### Task instructions
Repeat each line word for word.

### Provided material
————————

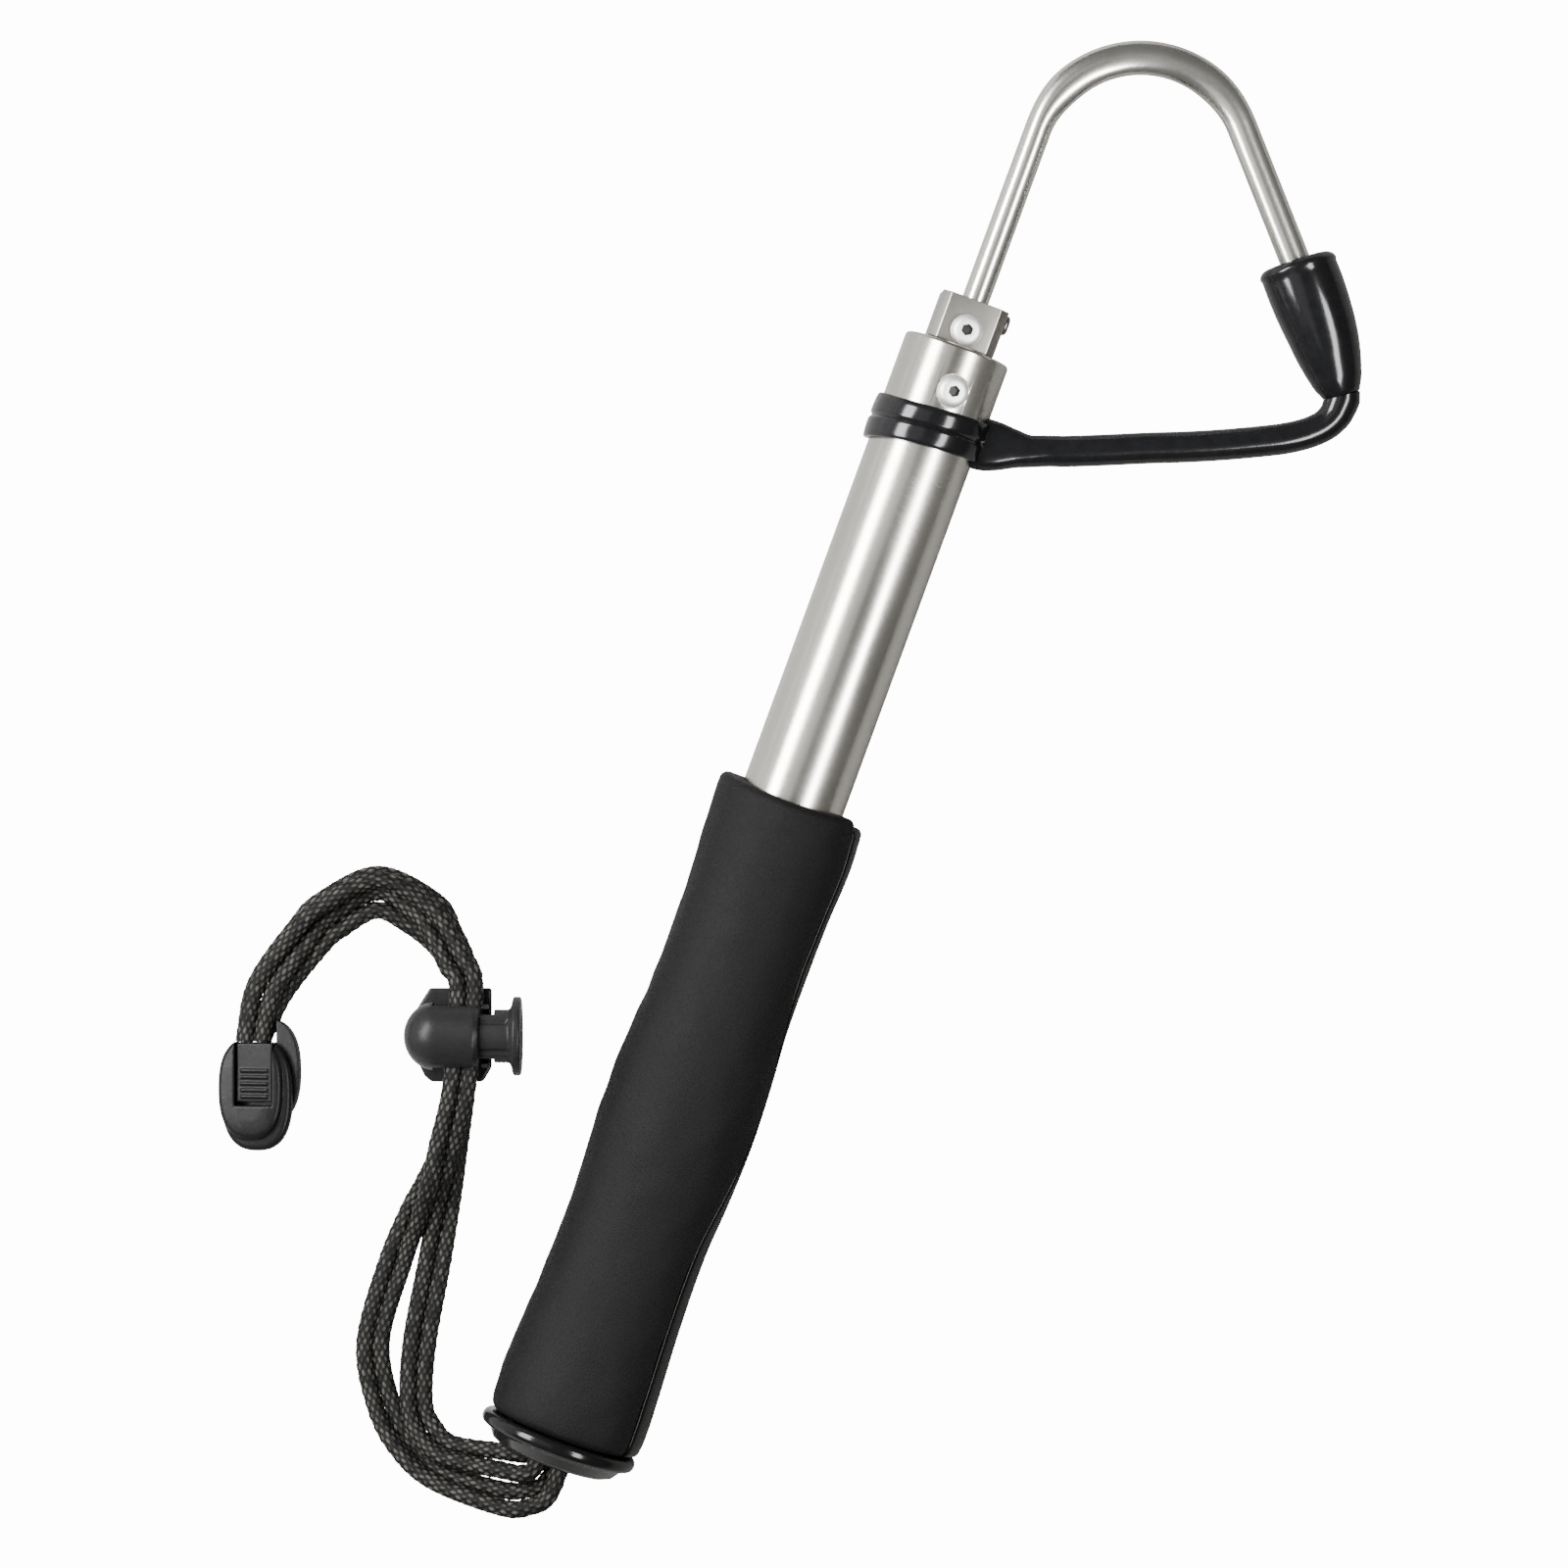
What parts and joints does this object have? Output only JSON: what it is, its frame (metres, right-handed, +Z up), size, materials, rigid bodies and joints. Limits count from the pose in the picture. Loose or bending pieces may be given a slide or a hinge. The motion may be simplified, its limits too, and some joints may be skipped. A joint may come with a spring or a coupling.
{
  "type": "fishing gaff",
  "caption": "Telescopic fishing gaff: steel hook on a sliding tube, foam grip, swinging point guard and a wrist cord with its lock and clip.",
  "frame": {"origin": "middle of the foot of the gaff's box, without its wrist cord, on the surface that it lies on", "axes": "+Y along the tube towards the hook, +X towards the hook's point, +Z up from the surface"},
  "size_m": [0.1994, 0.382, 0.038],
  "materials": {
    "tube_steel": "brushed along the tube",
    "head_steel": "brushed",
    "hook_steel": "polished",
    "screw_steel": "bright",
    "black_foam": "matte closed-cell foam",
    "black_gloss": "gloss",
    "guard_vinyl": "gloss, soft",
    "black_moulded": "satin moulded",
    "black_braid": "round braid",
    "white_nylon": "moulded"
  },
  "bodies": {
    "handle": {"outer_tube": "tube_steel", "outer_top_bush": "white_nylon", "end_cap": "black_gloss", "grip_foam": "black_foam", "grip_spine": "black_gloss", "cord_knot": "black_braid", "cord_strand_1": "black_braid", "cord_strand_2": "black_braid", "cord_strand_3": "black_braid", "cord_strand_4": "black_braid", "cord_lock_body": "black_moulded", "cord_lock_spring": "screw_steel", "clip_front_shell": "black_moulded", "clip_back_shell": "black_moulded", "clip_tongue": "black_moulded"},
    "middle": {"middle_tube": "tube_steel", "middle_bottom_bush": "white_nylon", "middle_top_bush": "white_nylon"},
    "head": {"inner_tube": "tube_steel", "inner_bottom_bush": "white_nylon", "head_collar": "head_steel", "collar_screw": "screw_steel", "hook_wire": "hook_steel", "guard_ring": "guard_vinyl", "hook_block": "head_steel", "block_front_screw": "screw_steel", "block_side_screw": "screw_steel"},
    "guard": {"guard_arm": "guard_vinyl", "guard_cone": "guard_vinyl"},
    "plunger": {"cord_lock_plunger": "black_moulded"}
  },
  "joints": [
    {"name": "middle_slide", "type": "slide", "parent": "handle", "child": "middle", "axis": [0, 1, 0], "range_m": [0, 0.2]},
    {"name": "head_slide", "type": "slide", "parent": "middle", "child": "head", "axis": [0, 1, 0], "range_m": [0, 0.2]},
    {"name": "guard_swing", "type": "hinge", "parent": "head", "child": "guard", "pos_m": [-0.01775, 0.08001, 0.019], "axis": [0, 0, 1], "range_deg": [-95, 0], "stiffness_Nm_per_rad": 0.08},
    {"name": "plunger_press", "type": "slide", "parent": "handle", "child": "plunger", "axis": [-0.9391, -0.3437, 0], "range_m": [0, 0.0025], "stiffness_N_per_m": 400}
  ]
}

————————

### Output of the exercise
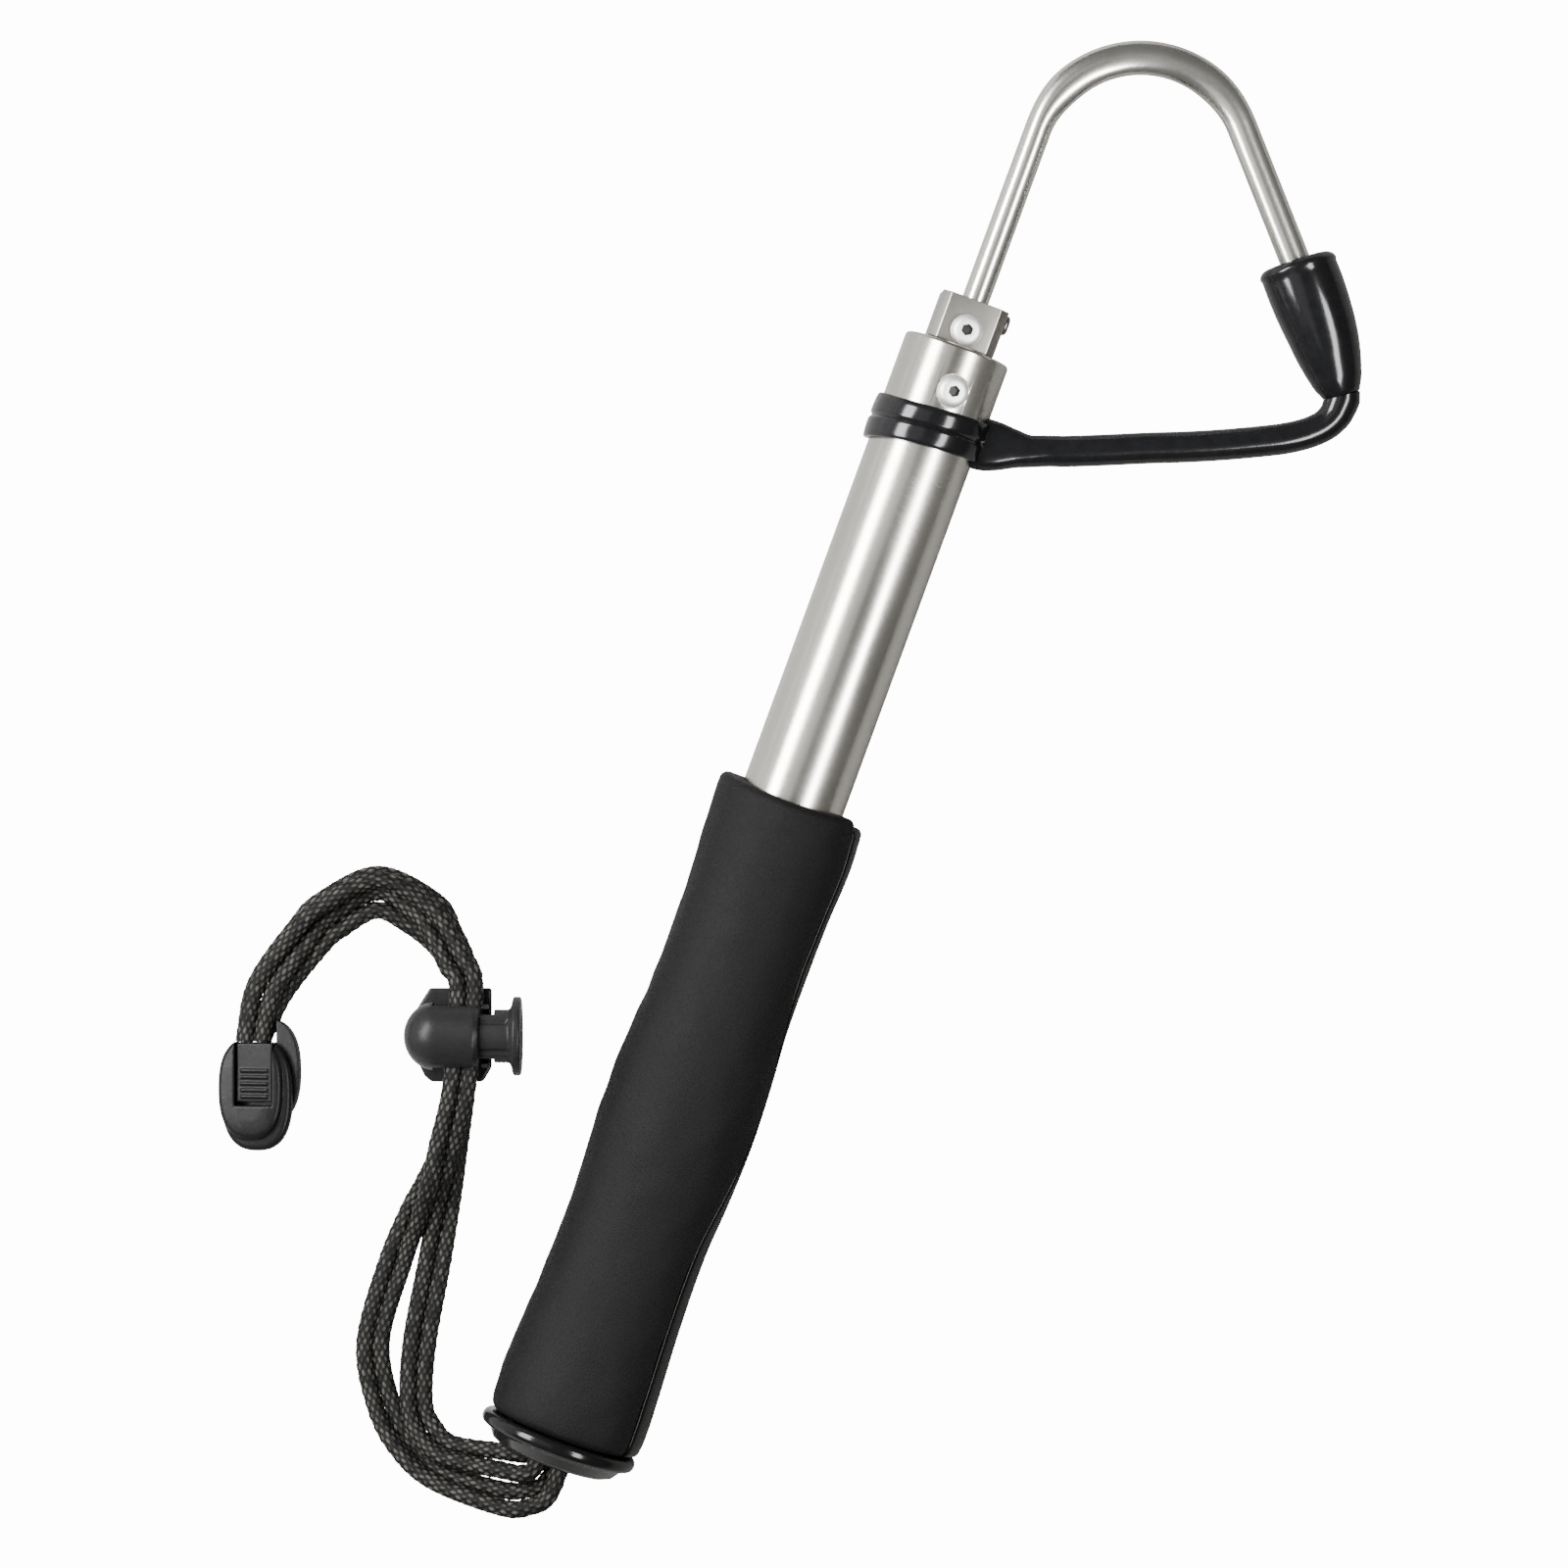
What parts and joints does this object have? Output only JSON: what it is, its frame (metres, right-handed, +Z up), size, materials, rigid bodies and joints. Limits count from the pose in the picture. Loose or bending pieces may be given a slide or a hinge. The motion may be simplified, its limits too, and some joints may be skipped. A joint may come with a spring or a coupling.
{
  "type": "fishing gaff",
  "caption": "Telescopic fishing gaff: steel hook on a sliding tube, foam grip, swinging point guard and a wrist cord with its lock and clip.",
  "frame": {"origin": "middle of the foot of the gaff's box, without its wrist cord, on the surface that it lies on", "axes": "+Y along the tube towards the hook, +X towards the hook's point, +Z up from the surface"},
  "size_m": [0.1994, 0.382, 0.038],
  "materials": {
    "tube_steel": "brushed along the tube",
    "head_steel": "brushed",
    "hook_steel": "polished",
    "screw_steel": "bright",
    "black_foam": "matte closed-cell foam",
    "black_gloss": "gloss",
    "guard_vinyl": "gloss, soft",
    "black_moulded": "satin moulded",
    "black_braid": "round braid",
    "white_nylon": "moulded"
  },
  "bodies": {
    "handle": {"outer_tube": "tube_steel", "outer_top_bush": "white_nylon", "end_cap": "black_gloss", "grip_foam": "black_foam", "grip_spine": "black_gloss", "cord_knot": "black_braid", "cord_strand_1": "black_braid", "cord_strand_2": "black_braid", "cord_strand_3": "black_braid", "cord_strand_4": "black_braid", "cord_lock_body": "black_moulded", "cord_lock_spring": "screw_steel", "clip_front_shell": "black_moulded", "clip_back_shell": "black_moulded", "clip_tongue": "black_moulded"},
    "middle": {"middle_tube": "tube_steel", "middle_bottom_bush": "white_nylon", "middle_top_bush": "white_nylon"},
    "head": {"inner_tube": "tube_steel", "inner_bottom_bush": "white_nylon", "head_collar": "head_steel", "collar_screw": "screw_steel", "hook_wire": "hook_steel", "guard_ring": "guard_vinyl", "hook_block": "head_steel", "block_front_screw": "screw_steel", "block_side_screw": "screw_steel"},
    "guard": {"guard_arm": "guard_vinyl", "guard_cone": "guard_vinyl"},
    "plunger": {"cord_lock_plunger": "black_moulded"}
  },
  "joints": [
    {"name": "middle_slide", "type": "slide", "parent": "handle", "child": "middle", "axis": [0, 1, 0], "range_m": [0, 0.2]},
    {"name": "head_slide", "type": "slide", "parent": "middle", "child": "head", "axis": [0, 1, 0], "range_m": [0, 0.2]},
    {"name": "guard_swing", "type": "hinge", "parent": "head", "child": "guard", "pos_m": [-0.01775, 0.08001, 0.019], "axis": [0, 0, 1], "range_deg": [-95, 0], "stiffness_Nm_per_rad": 0.08},
    {"name": "plunger_press", "type": "slide", "parent": "handle", "child": "plunger", "axis": [-0.9391, -0.3437, 0], "range_m": [0, 0.0025], "stiffness_N_per_m": 400}
  ]
}